On March 22, 1968 the State Board of Public Instruction refused to approve an attachment plan of the area in Castana which had been adopted by the Monona County Board. Being aware of the legislative mandate in Code chapter 275 that all non high school districts be attached to high school districts by July 1, the Monona board was faced with the problem of adopting a satisfactory attachment plan.
On April 12, 1968 at a regular monthly session of the Monona Board in the office of the County Superintendent attachment of the Castana District was discussed. April 29, 1968 the board met in a special session and again discussed the attachment problem. One member was absent. It was agreed the board meet again on May 3 at 8 p.m. if all members could attend, otherwise to meet on May 6th.
On May 3, 1968 the Monona County Board of Education with all members present met at 8 p.m. in its usual meeting place, the office of the County Superintendent. Entrance thereto was open to the public. By unanimous vote members of the board, as authorized by Code section 275.1, adopted a plan attaching approximately 51 sections of the Castana District to Maple Valley Community School District and 10 sections to West Monona Community School District, thereby causing Castana Community School District to become extinct. Said attachment plan and the Monona Board's resolutions were approved by the Iowa State Board of Public Instruction on May 17, to become effective July 1, 1968. An appeal to the district court was taken by an alleged aggrieved party and was pending at trial time of the case at bar.
Attachment under section 275.1 was a last-ditch method of complying with the legislative mandate that every area of the state be included within a 12-grade district before the statutory deadline. It was resorted to only after all else had failed to accomplish that end. We have heretofore held such attachment is permitted to be accomplished without notice or hearing. Board of Education of the Green Mountain Independent School District v. Iowa State Bd. of Public Instr., Iowa, 157 N.W.2d 919, 924, and citations.
Appellants recognize our earlier holdings but assert the Monona Board's action was illegal in view of the provisions of chapter 98, Acts 62d General Assembly, which became effective July 1, 1967. It provides: 'GOVERNMENTAL MEETINGS OPEN TO PUBLIC. S.F. 536.
'AN ACT requiring meetings of governmental agencies to be open to the public.
'Be It Enacted by the General Assembly of the State of Iowa:
'Section 1. All meetings of the following pulic agencies shall be public meetings open to the public at all times, and meetings of any public agency which are not open to the public are prohibited, unless closed meetings are expressly permitted by law.

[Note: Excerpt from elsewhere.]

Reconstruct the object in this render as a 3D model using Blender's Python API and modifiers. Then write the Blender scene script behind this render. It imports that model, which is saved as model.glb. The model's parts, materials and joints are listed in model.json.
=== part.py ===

'1. Any board, council, or commission created or authorized by the laws of this state.
'2. Any board, council, commission, trustees, or governing body of any county, city, town, township, school corporation, political subdivision, or tax-supported district in this state.
'3. Any committee of any such board, council commission, trustees, or governing body.

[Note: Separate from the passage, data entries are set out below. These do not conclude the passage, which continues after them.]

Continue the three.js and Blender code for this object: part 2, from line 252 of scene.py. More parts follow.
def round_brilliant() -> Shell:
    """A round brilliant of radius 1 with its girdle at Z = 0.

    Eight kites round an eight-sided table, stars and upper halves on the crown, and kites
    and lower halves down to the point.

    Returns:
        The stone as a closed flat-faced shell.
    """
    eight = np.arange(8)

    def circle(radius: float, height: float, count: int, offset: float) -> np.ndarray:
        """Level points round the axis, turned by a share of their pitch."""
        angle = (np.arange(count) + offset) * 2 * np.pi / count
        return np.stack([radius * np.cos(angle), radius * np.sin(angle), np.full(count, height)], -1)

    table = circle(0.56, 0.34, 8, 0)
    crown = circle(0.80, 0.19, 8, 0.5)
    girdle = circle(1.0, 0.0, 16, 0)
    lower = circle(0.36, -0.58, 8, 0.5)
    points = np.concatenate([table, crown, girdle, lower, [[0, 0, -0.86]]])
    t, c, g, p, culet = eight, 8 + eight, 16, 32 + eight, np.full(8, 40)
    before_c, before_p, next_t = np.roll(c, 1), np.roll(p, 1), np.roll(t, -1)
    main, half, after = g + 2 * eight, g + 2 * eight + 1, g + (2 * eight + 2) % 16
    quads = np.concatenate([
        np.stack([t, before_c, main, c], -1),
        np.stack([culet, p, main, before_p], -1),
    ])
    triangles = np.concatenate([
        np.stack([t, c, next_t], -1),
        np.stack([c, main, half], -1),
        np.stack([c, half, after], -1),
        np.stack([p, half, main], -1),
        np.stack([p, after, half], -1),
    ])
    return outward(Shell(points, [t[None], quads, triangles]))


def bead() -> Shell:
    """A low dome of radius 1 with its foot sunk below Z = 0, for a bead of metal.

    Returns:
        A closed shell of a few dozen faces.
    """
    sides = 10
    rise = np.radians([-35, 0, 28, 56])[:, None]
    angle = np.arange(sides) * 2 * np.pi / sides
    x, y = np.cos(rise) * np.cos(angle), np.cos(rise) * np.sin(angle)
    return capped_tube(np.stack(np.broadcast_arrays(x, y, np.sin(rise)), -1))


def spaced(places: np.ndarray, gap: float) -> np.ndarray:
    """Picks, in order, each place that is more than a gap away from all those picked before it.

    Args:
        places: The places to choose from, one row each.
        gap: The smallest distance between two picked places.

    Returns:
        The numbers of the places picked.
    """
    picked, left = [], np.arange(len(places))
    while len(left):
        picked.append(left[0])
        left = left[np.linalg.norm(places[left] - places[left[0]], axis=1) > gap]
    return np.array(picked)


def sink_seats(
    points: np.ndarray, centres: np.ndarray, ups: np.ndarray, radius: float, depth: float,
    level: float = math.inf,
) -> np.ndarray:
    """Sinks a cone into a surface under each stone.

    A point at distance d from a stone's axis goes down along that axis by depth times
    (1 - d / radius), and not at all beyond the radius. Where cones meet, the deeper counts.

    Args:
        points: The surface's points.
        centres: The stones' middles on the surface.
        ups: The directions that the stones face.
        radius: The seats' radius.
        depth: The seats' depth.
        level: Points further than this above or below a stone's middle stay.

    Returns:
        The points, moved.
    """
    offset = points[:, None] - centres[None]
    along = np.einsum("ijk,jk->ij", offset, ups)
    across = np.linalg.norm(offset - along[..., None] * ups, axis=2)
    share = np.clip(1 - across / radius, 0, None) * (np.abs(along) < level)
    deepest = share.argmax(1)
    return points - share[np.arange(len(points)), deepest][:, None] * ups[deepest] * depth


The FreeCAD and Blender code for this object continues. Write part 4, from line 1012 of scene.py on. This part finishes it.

'Wherever used in this Act, 'public agency' or 'public agencies' includes all of the foregoing, and 'meeting' or 'meetings' includes all meetings of every kind, regardless of where the meeting is held, and whether formal or informal.
The Monona County Board of Education meeting on May 3, 1968 was held without compliance with section 4 of said chapter.
The sole question presented in this injunction proceeding is whether failure to comply with section 4, chapter 98, acts of the 62d G.A. makes invalid or void an attachment made pursuant to Code section 275.1. Like the trial court we answer the question in the negative.
We have not heretofore been asked to interpret the meaning of chapter 98 above set out. In doing so we must ascertain and given effect to the intention of the legislature. Under these circumstances we are obliged to examine both the language used and the purpose for which the legislation was enacted. Wilson v. Iowa City, Iowa, 165 N.W.2d 813, 822; Dingman v. City of Council Bluffs, 249 Iowa 1121, 1126, 90 N.W.2d 742, 746, and citations.
In Wilson v. Iowa City, supra, and Ritter v. Dagel, Iowa, 156 N.W.2d 318, 321, we quote this from Bruce v. Wookey, Iowa, 154 N.W.2d 93, 94: 'Each section must be construed with the act as a whole and all parts of the act considered, compared and construed together.'
In construing a statute, it is important to consider the state of the law before it was enacted and the evil it was designed to remedy, and it is the business of courts to so construe an act as to suppress the mischief and advance the remedy. In arriving at the intention of the legislature, the subject matter, effect, consequence, and the reason and spirit of the statute must be considered, as well as words, in interpreting and construing it. Overbeck v. Dillaber, Iowa, 165 N.W.2d 795, 797, and citations.
Monona County Board of Education is a public agency clearly within the requirements of section 1, chapter 98, acts of the 62d G.A. No emergency was claimed and its meeting of May 3 was required to be open to the public. It was so open but the evidence is undisputed no advance public notice was given as required by section 4 which provides notice 'by notifying the communications media or in some other way which gives reasonable notice to the public.' It is not a specific notice requirement to particularly interested parties, required as a jurisdictional matter.
It is clear the purpose of chapter 98 is to prohibit secret or 'star chamber' sessions of public bodies, to require such meeting be open and to permit the public to be present unless within the exceptions stated therein. The statute does not require the public body to allow any individual or group to be heard on the subject being considered.